■ **Given material**:
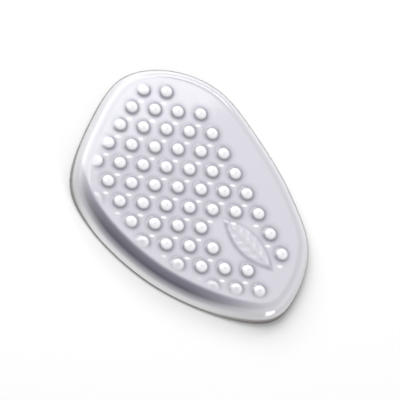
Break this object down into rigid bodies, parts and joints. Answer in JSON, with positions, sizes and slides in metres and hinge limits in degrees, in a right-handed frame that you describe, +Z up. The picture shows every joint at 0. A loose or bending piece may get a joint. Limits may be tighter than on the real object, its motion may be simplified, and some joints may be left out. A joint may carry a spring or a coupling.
{
  "type": "metatarsal pad",
  "caption": "Clear, flat-bottomed, egg-shaped gel cushion with a rounded shoulder, a thin lip along one side and small round studs on top, to lie under the ball of the foot.",
  "frame": {"origin": "under the middle of the bounding box, on the flat underside", "axes": "+Y along the pad, towards its wide toe end; +Z up, out of the studded top"},
  "size_m": [0.0574, 0.08, 0.0065],
  "materials": {
    "clear_gel": "clear, slightly hazy moulded gel with a smooth glossy skin"
  },
  "bodies": {
    "root": {"gel_pad": "clear_gel"}
  },
  "joints": []
}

■ **Written problem**: Print back all the lines verbatim.

■ **Written solution**:
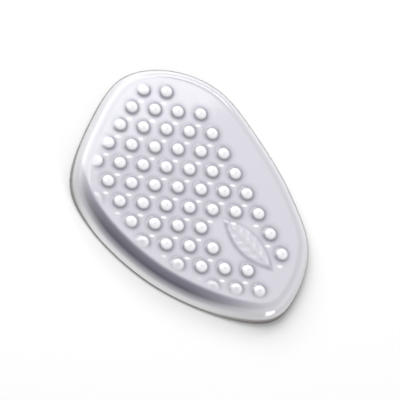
Break this object down into rigid bodies, parts and joints. Answer in JSON, with positions, sizes and slides in metres and hinge limits in degrees, in a right-handed frame that you describe, +Z up. The picture shows every joint at 0. A loose or bending piece may get a joint. Limits may be tighter than on the real object, its motion may be simplified, and some joints may be left out. A joint may carry a spring or a coupling.
{
  "type": "metatarsal pad",
  "caption": "Clear, flat-bottomed, egg-shaped gel cushion with a rounded shoulder, a thin lip along one side and small round studs on top, to lie under the ball of the foot.",
  "frame": {"origin": "under the middle of the bounding box, on the flat underside", "axes": "+Y along the pad, towards its wide toe end; +Z up, out of the studded top"},
  "size_m": [0.0574, 0.08, 0.0065],
  "materials": {
    "clear_gel": "clear, slightly hazy moulded gel with a smooth glossy skin"
  },
  "bodies": {
    "root": {"gel_pad": "clear_gel"}
  },
  "joints": []
}